Step 3: Examine the log files - Amazon EMR
Services or capabilities described in Amazon Web Services documentation might vary by Region. To see the differences applicable to the China Regions, see Getting Started with Amazon Web Services in China (PDF).

Step 3: Examine the log files

The next step is to examine the log files in order to locate an error code or other indication of the issue that your cluster experienced. For information on the log files available, where to find them, and how to view them, see View log files.

It may take some investigative work to determine what happened. Hadoop runs the work of the jobs in task attempts on various nodes in the cluster. Amazon EMR can initiate speculative task attempts, terminating the other task attempts that do not complete first. This generates significant activity that is logged to the controller, stderr and syslog log files as it happens. In addition, multiple tasks attempts are running simultaneously, but a log file can only display results linearly.

Start by checking the bootstrap action logs for errors or unexpected configuration changes during the launch of the cluster. From there, look in the step logs to identify Hadoop jobs launched as part of a step with errors. Examine the Hadoop job logs to identify the failed task attempts. The task attempt log will contain details about what caused a task attempt to fail.
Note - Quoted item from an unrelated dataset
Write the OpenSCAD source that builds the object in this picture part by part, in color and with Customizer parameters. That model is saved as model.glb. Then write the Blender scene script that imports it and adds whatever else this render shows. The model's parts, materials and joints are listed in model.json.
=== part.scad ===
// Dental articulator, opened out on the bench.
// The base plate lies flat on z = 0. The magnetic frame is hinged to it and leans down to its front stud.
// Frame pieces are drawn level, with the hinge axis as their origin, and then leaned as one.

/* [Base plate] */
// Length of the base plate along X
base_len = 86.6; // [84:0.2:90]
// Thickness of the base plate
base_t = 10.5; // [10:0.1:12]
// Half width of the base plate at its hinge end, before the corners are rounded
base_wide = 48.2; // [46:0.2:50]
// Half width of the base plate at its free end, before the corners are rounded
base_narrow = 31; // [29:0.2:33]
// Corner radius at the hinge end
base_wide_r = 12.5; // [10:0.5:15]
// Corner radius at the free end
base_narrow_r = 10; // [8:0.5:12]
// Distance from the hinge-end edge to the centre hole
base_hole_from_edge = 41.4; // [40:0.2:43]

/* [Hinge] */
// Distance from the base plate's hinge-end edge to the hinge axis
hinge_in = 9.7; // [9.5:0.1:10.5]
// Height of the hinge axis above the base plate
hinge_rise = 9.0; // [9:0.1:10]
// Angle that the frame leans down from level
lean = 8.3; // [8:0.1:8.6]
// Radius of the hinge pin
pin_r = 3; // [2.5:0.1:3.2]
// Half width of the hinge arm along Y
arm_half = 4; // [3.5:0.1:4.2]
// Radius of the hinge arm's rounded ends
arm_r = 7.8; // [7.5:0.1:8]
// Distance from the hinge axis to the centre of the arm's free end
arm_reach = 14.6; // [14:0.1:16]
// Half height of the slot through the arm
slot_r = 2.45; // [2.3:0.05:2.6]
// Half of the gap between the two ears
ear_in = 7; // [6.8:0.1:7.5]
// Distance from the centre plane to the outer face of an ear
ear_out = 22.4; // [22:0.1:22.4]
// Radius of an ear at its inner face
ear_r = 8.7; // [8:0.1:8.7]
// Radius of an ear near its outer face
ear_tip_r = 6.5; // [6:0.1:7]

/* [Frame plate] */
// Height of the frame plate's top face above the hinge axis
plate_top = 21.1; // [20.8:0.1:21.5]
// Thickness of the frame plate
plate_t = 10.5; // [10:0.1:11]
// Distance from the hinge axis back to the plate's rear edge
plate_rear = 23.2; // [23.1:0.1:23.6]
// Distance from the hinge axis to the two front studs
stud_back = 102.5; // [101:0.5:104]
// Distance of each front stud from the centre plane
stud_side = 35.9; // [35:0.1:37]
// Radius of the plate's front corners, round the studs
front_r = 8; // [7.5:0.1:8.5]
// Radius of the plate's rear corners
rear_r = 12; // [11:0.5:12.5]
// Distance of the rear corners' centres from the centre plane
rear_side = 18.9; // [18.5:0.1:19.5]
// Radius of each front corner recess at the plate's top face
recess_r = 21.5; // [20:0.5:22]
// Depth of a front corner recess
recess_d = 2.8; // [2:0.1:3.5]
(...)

The following sections describe how to use the various log files to identify error in your cluster.

Check the bootstrap action logs

Bootstrap actions run scripts on the cluster as it is launched. They are commonly used to install additional software on the cluster or to alter configuration settings from the default values. Checking these logs may provide insight into errors that occurred during set up of the cluster as well as configuration settings changes that could affect performance.

Check the step logs

There are four types of step logs.

  • controller—Contains files generated by Amazon EMR (Amazon EMR) that arise from errors encountered while trying to run your step. If your step fails while loading, you can find the stack trace in this log. Errors loading or accessing your application are often described here, as are missing mapper file errors.
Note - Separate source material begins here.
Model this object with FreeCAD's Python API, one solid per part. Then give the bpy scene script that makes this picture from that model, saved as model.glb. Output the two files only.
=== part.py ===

  • stderr—Contains error messages that occurred while processing the step. Application loading errors are often described here. This log sometimes contains a stack trace.

  • stdout—Contains status generated by your mapper and reducer executables. Application loading errors are often described here. This log sometimes contains application error messages.

  • syslog—Contains logs from non-Amazon software, such as Apache and Hadoop. Streaming errors are often described here.

Check stderr for obvious errors. If stderr displays a short list of errors, the step came to a quick stop with an error thrown. This is most often caused by an error in the mapper and reducer applications being run in the cluster.

Examine the last lines of controller and syslog for notices of errors or failures. Follow any notices about failed tasks, particularly if it says "Job Failed".

Check the task attempt logs

If the previous analysis of the step logs turned up one or more failed tasks, investigate the logs of the corresponding task attempts for more detailed error information.

Check the Hadoop daemon logs

In rare cases, Hadoop itself might fail. To see if that is the case, you must look at the Hadoop logs. They are located at /var/log/hadoop/ on each node.

You can use the JobTracker logs to map a failed task attempt to the node it was run on. Once you know the node associated with the task attempt, you can check the health of the EC2 instance hosting that node to see if there were any issues such as running out of CPU or memory.